Więcej: SN: Protest "ponad podziałami" w sprawie wniosków o uchylenie immunitetów>>
I prezes: Wina sekretariatu i sędziów
Oświadczenie nie było sygnowane przez pierwszą prezes SN, ponieważ przebywała ona wtedy w szpitalu, nie podano też do wiadomości, czy było z nią uzgadniane. Opublikowane w piątek oświadczenie prof. Małgorzaty Manowskiej sugeruje, że nie, ponieważ w wyraźny sposób różni się ono od oświadczenia dwojga prezesów izb. O ile według nich za zaniedbanie w podnoszonych przez prokuraturę sprawach odpowiedzialni byli pracownicy administracyjni Sądu Najwyższego, którzy ponieśli za to konsekwencje, to pierwsza prezes wprawdzie potwierdza ich winę, ale jednocześnie stwierdza wyraźnie, że "obowiązek ten spoczywa także na Sądzie Najwyższym, w tym na sędziach".
Rzecznik SN: Nie ma sporu w Sądzie Najwyższym
Jednak rzecznik SN sędzia Aleksander Stępkowski w przesłanym naszej redakcji wyjaśnieniu stwierdza, że oświadczenie dwojga prezesów było konsultowane z I Prezes. - Pragnę oświadczyć, że Pierwszy Prezes SN nie tylko akceptowała treść wspólnego oświadczenia podpisanego przez Prezes Lemańską i Prezesa Laskowskiego ale też nie kryła mieszanych uczuć, jakie wywołuje u niej wniosek Prokuratury Krajowej - napisał.

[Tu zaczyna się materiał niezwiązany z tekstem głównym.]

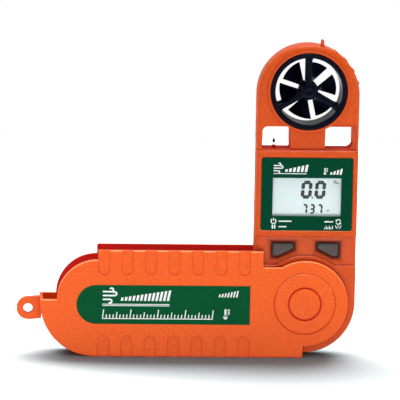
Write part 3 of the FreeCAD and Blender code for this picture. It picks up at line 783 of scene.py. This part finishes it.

Rzecznik SN twierdzi też, że piątkowe stanowisko prof. Małgorzaty Manowskiej wydane zostało bez związku z wcześniejszym dokumentem podpisanym przez dwoje prezesów izb. - Czy w piątkowym oświadczeniu Prezes Manowska, odnosi się w jakikolwiek sposób do wniosku Prokuratora Krajowego? - pyta. I dodaje, że stanowisko opublikowane w imieniu Pierwszej Prezes w piątek, inaczej niż stanowisko sygnowane w jej zastępstwie przez Prezes Lemańską we czwartek, nie dotyczy wniosku Prokuratury Krajowej ale odnosi się do pryncypium, jakim jest poszanowanie wolności każdego człowieka. - Stwierdza ono obiektywny fakt, że do bezprawnego pozbawienia wolności przez znaczny okres czasu doszło w wyniku zaniedbań zaistniałych w Sądzie Najwyższym i w związku z tym wdrożono procedury mające na celu niedopuszczenie do zaistnienia takiej sytuacji w przyszłości. Nie ma w tym oświadczeniu nic, co można traktować jako próbę dystansowania się od wspólnego stanowiska Prezes zastępującej PPSN i Prezesa Izby Karnej SN - napisał.

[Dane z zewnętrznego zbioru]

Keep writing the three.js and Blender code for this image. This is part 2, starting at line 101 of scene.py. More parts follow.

Rzecznik SN twierdzi, że było to konieczne, ponieważ prezesi izb napisali co uczyniono w czasach, gdy pierwszym prezesem była prof. Małgorzata Gersdorf. - Nie ma tam mowy o tym, czy podjęto działania mające na celu uniknięcie takiej sytuacji w przyszłości, a temu było poświęcone stanowisko prof. Małgorzaty Manowskiej z piątku - podkreśla.
O tym, czy uznać wniosek prokuratury i ewentualnie uchylić trzem sędziom SN immunitety, zdecyduje Izba Dyscyplinarna. Terminu rozprawy jeszcze nie podano. Jej rzecznik Piotr Falkowski potwierdził, że wniosek prokuratury trafił do Izby i zostanie rozpoznany zgodnie z procedurą. Wyjaśnił że postępowanie w tej sprawie jest podobne do postępowania w przypadku sędziów sądów powszechnych.
Jest też protest 65 sędziów SN
Niezależnie od oficjalnych oświadczeń Sądu Najwyższego, 65 sędziów SN, w tym prezesi kierujący trzema izbami oraz była pierwsza prezes Małgorzata Gersdorf, wydali oświadczenie w związku z kierowaniem przez prokuraturę wniosków o uchylenie immunitetu sędziom SN.
Zdaniem sygnatariuszy oświadczenia "kierowanie wniosków o uchylenie immunitetu stanowi przykład instrumentalnego wykorzystywania prawa do zdyskredytowania w opinii publicznej sędziów krytycznie nastawionych do zmian w systemie wymiaru sprawiedliwości".